= SUPPLIED ENTRIES =
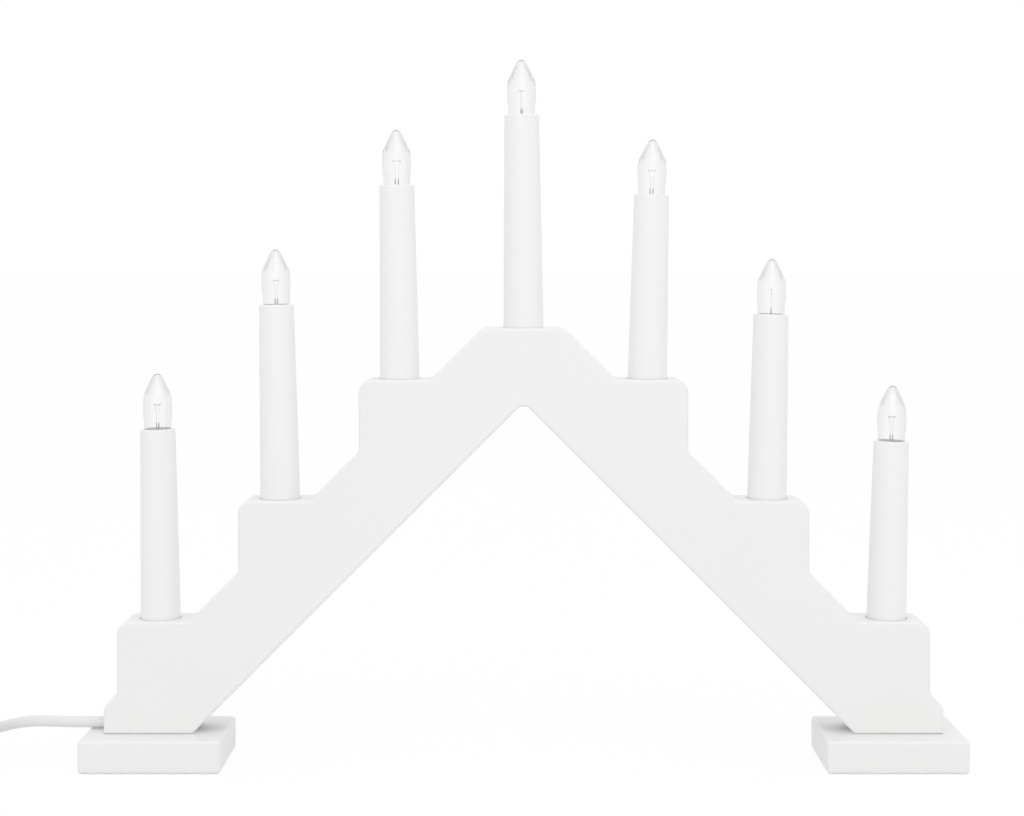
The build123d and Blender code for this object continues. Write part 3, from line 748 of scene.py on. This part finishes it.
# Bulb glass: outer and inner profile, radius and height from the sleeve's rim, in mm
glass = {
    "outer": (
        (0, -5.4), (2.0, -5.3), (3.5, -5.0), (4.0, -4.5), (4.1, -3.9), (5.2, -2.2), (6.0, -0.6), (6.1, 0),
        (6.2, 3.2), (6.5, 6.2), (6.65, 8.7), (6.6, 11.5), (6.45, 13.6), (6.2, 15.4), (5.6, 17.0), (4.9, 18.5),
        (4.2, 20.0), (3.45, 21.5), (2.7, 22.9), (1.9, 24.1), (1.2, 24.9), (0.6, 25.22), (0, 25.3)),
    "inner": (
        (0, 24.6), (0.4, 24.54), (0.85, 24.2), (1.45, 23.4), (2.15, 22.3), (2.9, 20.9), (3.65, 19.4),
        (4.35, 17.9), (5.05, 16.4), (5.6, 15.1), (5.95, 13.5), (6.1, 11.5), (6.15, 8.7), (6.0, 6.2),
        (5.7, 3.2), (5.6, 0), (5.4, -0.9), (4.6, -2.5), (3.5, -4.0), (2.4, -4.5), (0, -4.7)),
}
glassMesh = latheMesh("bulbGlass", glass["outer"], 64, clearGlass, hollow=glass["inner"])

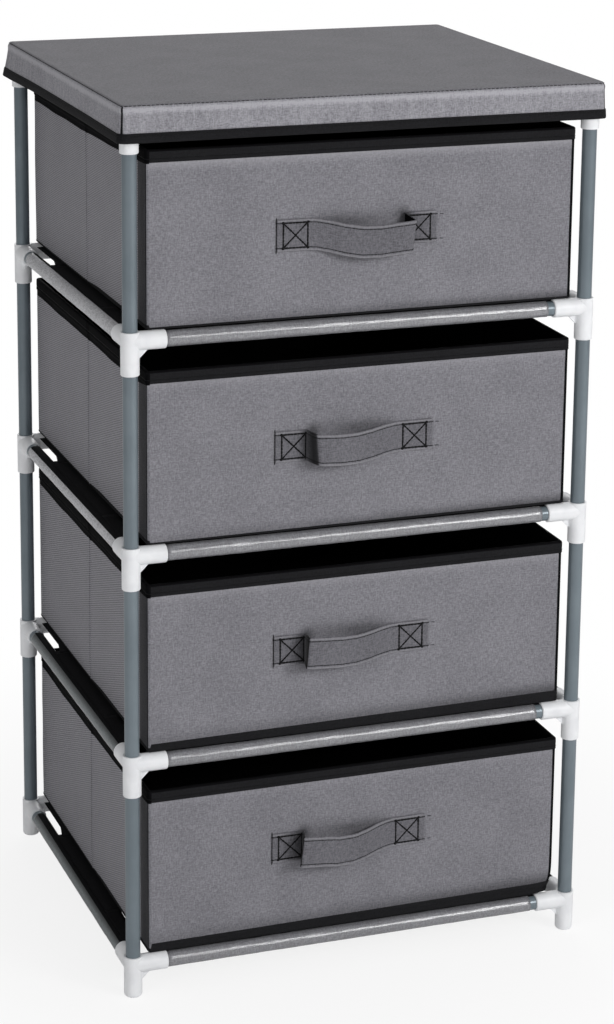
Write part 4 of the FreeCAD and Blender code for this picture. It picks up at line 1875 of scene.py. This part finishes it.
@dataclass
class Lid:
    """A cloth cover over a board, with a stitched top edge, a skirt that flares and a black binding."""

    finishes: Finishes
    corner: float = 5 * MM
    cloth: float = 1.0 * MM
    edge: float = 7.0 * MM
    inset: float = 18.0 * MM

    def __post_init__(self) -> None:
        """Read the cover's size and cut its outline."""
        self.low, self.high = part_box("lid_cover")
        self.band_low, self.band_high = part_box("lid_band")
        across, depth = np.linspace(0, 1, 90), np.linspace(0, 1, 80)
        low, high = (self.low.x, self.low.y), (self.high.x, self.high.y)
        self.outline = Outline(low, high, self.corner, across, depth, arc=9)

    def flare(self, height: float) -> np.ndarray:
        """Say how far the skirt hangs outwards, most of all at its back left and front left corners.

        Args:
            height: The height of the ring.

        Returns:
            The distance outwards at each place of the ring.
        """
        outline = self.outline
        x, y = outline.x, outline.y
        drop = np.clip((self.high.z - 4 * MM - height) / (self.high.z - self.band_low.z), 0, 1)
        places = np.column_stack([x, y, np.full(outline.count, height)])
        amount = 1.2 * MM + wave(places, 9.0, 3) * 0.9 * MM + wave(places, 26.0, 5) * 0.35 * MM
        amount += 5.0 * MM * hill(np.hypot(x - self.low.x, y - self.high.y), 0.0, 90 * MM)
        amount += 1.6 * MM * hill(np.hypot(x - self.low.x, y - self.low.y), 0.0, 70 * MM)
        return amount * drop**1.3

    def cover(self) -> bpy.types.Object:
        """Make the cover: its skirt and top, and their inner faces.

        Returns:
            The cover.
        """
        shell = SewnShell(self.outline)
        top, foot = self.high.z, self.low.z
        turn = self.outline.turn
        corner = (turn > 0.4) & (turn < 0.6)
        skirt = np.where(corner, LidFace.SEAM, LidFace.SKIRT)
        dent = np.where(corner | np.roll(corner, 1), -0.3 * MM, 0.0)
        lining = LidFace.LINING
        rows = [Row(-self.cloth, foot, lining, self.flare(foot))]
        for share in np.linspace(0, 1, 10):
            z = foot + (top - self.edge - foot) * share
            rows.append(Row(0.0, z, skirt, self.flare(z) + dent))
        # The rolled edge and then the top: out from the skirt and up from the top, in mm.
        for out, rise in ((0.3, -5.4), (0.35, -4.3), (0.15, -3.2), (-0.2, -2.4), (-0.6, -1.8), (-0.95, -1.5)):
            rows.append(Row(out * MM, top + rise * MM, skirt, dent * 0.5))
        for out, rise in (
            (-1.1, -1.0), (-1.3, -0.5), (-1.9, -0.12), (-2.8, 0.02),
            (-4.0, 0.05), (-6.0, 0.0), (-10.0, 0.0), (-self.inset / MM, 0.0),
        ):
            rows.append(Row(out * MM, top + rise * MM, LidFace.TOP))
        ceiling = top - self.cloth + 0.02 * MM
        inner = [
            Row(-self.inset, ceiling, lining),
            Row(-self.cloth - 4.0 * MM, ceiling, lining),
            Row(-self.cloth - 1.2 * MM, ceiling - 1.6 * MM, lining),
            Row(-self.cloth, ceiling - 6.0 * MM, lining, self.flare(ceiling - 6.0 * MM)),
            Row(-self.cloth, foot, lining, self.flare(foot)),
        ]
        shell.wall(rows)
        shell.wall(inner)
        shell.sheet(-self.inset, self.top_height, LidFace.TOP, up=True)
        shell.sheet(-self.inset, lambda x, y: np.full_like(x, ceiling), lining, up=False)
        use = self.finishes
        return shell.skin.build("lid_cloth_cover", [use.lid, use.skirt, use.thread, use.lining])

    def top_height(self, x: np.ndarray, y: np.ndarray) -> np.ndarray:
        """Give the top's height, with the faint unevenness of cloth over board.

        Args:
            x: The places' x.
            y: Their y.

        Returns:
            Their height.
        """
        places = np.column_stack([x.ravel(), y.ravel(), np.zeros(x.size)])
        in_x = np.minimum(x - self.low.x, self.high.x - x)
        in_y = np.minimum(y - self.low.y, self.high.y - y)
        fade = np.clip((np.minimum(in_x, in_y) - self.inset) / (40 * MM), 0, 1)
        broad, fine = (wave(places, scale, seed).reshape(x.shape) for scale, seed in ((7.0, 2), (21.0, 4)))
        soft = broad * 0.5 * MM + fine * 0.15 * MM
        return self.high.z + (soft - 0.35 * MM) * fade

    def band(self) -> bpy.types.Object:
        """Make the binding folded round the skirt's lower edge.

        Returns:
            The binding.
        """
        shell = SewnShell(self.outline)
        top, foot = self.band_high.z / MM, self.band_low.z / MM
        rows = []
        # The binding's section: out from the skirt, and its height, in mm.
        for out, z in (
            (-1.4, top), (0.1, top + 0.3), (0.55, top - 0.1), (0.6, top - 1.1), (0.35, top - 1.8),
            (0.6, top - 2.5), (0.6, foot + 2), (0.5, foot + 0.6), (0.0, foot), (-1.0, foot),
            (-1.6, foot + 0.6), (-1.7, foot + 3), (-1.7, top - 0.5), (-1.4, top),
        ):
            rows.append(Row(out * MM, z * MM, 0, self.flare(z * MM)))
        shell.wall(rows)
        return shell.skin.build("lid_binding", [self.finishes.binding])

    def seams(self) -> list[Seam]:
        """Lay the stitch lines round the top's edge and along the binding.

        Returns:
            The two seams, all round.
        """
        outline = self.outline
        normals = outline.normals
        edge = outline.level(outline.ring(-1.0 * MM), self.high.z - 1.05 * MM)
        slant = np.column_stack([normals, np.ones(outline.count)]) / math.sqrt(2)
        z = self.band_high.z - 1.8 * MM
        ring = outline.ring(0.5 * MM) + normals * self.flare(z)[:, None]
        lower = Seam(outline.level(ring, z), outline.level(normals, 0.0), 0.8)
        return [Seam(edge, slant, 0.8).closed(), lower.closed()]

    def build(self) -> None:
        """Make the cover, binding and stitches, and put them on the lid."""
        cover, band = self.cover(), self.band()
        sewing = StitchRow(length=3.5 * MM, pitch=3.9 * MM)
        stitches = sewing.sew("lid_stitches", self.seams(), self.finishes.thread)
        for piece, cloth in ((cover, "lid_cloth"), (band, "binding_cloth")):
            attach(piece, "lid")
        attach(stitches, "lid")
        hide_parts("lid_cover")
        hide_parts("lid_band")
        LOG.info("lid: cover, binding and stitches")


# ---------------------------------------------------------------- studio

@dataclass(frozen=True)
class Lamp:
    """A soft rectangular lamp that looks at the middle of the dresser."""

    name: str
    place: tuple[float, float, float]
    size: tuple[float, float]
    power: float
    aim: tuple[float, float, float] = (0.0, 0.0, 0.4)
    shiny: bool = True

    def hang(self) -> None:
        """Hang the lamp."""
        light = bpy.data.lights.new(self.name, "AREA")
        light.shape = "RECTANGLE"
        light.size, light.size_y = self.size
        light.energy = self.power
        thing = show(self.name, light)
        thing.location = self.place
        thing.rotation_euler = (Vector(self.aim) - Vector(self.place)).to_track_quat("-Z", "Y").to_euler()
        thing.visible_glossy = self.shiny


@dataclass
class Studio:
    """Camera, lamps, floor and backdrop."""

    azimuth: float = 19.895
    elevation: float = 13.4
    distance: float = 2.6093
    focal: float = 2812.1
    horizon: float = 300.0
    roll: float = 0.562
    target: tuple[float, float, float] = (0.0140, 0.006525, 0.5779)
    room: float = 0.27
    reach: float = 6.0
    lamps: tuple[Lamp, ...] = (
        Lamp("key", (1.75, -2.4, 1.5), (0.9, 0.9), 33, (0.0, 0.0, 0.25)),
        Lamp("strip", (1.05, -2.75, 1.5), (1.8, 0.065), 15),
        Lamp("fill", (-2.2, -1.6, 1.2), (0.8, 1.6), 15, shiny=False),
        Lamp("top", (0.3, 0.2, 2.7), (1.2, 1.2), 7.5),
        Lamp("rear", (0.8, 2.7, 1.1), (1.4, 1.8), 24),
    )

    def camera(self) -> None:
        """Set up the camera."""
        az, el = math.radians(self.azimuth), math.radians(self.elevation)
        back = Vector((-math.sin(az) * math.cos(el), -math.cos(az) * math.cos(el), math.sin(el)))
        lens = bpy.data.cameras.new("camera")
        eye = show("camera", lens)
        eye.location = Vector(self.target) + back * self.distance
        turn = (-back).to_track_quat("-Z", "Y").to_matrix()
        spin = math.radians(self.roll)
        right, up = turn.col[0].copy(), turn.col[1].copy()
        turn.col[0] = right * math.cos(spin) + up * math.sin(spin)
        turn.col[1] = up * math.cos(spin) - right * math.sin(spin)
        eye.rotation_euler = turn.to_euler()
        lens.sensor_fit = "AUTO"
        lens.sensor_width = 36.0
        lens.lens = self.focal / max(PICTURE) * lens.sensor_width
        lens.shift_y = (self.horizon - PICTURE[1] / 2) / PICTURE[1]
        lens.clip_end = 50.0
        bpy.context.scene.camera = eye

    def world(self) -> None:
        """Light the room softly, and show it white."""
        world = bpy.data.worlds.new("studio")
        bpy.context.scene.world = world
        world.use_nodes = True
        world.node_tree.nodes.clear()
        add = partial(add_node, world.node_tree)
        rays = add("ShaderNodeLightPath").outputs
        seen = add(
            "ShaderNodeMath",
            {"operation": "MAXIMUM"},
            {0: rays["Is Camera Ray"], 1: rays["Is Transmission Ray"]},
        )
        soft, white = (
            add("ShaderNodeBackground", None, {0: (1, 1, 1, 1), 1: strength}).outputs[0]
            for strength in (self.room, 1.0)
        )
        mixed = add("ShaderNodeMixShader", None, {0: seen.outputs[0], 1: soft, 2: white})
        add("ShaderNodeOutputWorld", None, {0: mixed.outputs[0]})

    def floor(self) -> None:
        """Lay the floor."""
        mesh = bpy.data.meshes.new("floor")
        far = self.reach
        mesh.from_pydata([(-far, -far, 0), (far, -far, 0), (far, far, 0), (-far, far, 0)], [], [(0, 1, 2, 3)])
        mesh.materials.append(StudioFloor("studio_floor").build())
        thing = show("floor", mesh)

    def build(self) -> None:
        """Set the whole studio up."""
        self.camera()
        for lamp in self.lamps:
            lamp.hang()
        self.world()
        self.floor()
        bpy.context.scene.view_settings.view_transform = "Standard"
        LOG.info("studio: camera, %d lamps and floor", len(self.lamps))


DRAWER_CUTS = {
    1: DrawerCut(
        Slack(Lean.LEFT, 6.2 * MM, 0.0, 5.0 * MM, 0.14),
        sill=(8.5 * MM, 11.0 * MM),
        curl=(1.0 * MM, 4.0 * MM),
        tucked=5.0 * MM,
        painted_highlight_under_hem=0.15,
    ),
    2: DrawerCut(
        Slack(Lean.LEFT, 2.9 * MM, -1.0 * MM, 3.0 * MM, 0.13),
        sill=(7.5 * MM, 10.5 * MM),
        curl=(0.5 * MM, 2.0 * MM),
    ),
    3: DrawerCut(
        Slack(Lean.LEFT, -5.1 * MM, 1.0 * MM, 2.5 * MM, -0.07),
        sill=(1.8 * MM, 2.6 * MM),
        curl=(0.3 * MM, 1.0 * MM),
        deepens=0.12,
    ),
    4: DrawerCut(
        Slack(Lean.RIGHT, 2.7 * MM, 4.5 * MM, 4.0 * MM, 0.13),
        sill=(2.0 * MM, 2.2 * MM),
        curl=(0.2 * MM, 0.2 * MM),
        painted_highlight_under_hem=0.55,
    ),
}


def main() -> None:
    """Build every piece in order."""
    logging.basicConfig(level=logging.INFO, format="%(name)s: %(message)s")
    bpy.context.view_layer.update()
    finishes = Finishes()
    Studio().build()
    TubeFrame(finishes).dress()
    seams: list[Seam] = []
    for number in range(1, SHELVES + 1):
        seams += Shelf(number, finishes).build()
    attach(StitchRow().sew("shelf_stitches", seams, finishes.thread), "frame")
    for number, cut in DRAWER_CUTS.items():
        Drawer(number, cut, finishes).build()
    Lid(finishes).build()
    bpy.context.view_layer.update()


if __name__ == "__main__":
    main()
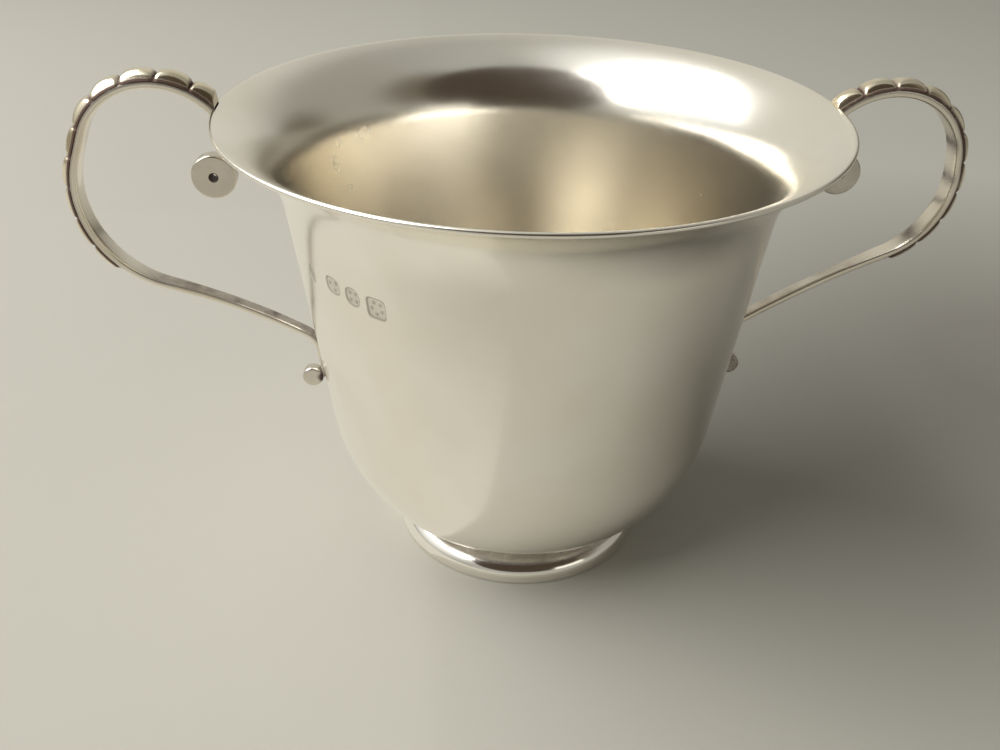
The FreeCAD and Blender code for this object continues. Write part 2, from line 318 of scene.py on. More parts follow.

= PROBLEM DESCRIPTION =
Pick out, from the lines above, every one that contains the string "finishes".

= SOLUTION =
The build123d and Blender code for this object continues. Write part 3, from line 748 of scene.py on. This part finishes it.
Write part 4 of the FreeCAD and Blender code for this picture. It picks up at line 1875 of scene.py. This part finishes it.
    finishes: Finishes
        use = self.finishes
        return shell.skin.build("lid_binding", [self.finishes.binding])
        stitches = sewing.sew("lid_stitches", self.seams(), self.finishes.thread)
    finishes = Finishes()
    TubeFrame(finishes).dress()
        seams += Shelf(number, finishes).build()
    attach(StitchRow().sew("shelf_stitches", seams, finishes.thread), "frame")
        Drawer(number, cut, finishes).build()
    Lid(finishes).build()